Open edkair opened 3 days ago

edkair commented 3 days ago

I have finetuned an ERNIE-Layout model on an mrc task, and exported the model. It looks like I can inference using the infer.py / predictor.py script, but would greatly prefer to use the Taskflow interface (Taskflow(task="document_intelligence")), so I can do a simple model swap between the pretrained and finetuned models.
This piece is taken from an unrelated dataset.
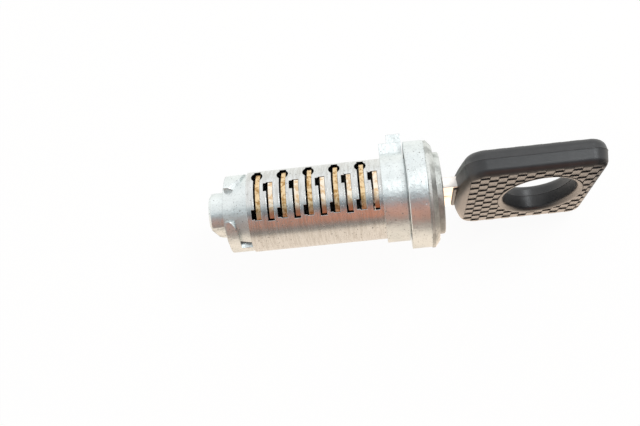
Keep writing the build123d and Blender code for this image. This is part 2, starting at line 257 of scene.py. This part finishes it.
# The dark card: a bent sheet of painted cloth over the near side, out of the picture.
# Polished metal needs it to show its form. It is brown in the middle and grey at both ends,
# reddest towards the flange and palest towards the tail.
card_radius = 0.62
card_length = 1.6
card_start = 2
card_end = -96
card_bends = 23
card_tones = [
    (0.01, (0.82, 0.88, 0.90, 1)),
    (0.06, (0.52, 0.60, 0.64, 1)),
    (0.12, (0.34, 0.40, 0.44, 1)),
    (0.20, (0.14, 0.16, 0.18, 1)),
    (0.27, (0.14, 0.15, 0.17, 1)),
    (0.36, (0.42, 0.30, 0.28, 1)),
    (0.52, (0.50, 0.28, 0.21, 1)),
    (0.66, (0.42, 0.25, 0.19, 1)),
    (0.76, (0.30, 0.26, 0.24, 1)),
    (0.90, (0.34, 0.31, 0.28, 1)),
    (1.0, (0.66, 0.58, 0.47, 1)),
]
card_red = (1.0, 0.36, 0.20, 1)
red_share = 0.85
red_length = (-0.11, 0.0, 0.07, 0.12)
red_turns = (30, 38, 60, 72)
tail_end = (-0.19, -0.12)
card_grey = (0.36, 0.345, 0.335, 1)
grey_share = 0.7
grey_turns = (18, 30, 70, 80)
card_pale = (0.85, 0.89, 0.89, 1)
pale_share = 0.35
pale_turns = (2, 8, 26, 38)
bpy.ops.object.select_all(action="DESELECT")
bpy.ops.mesh.primitive_plane_add(size=1)
dark_card = bpy.context.object
dark_card.name = "dark_card"
bpy.ops.object.mode_set(mode="EDIT")
bpy.ops.mesh.subdivide(number_cuts=card_bends)
bpy.ops.object.mode_set(mode="OBJECT")
for point in dark_card.data.vertices:
    turn = radians(card_start + (card_end - card_start) * (point.co.y + 0.5))
    point.co = (card_length * point.co.x, card_radius * sin(turn), card_radius * cos(turn))


def hang_card(card, cloth, paint, tone):
    """Gives a card its cloth, which glows in this tone, and keeps it out of the camera's sight."""
    glow = paint.node("ShaderNodeEmission", {}, {"Color": tone, "Strength": 1.0})
    paint.node("ShaderNodeOutputMaterial", {}, {"Surface": glow})
    card.data.materials.append(cloth)
    card.visible_camera = False


card_cloth, paint = new_finish("card_cloth")
place = paint.here()
along = paint.coordinate(place, "X")
across = paint.coordinate(place, "Y")
height = paint.coordinate(place, "Z")
turn = paint.reckon("ARCTAN2", 0 - across, height) * (180 / pi)
tone = paint.node("ShaderNodeValToRGB", {"stops": card_tones}, {"Fac": turn * (-1 / card_end)})
redder = along.between(*red_length) * turn.between(*red_turns)
tone = (redder * red_share).mix(tone, card_red)
by_tail = 1 - along.ramp(*tail_end)
tone = (by_tail * turn.between(*grey_turns) * grey_share).mix(tone, card_grey)
tone = (by_tail * turn.between(*pale_turns) * pale_share).mix(tone, card_pale)
hang_card(dark_card, card_cloth, paint, tone)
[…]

I replaced the pretrained model files in .paddlenlp/taskflow/document_intelligence/docprompt/static and .paddlenlp/models/ernie-layoutx-base-uncased with my exported finetuned model files (same filenames), but get the following error afterwards:

Traceback (most recent call last):
  File "/code/predict_func.py", line 42, in extract_info
    raw_output = docprompt([{"doc": img_path, "prompt": list(prompt_strs)}])
  File "/opt/miniconda/lib/python3.10/site-packages/paddlenlp/taskflow/taskflow.py", line 822, in __call__
    results = self.task_instance(inputs, **kwargs)
  File "/opt/miniconda/lib/python3.10/site-packages/paddlenlp/taskflow/task.py", line 527, in __call__
    outputs = self._run_model(inputs, **kwargs)
  File "/opt/miniconda/lib/python3.10/site-packages/paddlenlp/taskflow/document_intelligence.py", line 122, in _run_model
    self.predictor.run()
ValueError: (InvalidArgument) The 'shape' in ReshapeOp is invalid. The input tensor X'size must be equal to the capacity of 'shape'. But received X's shape = [7, 7, 4], X's size = 196, 'shape' is [49, 1], the capacity of 'shape' is 49.
  [Hint: Expected capacity == in_size, but received capacity:49 != in_size:196.] (at ../paddle/phi/infermeta/unary.cc:1781)
  [operator < reshape2 > error]

Any ideas?

Environment:

Python 3.10
paddlepaddle-gpu==2.5.2
paddleocr==2.7.3
paddlenlp==2.8.0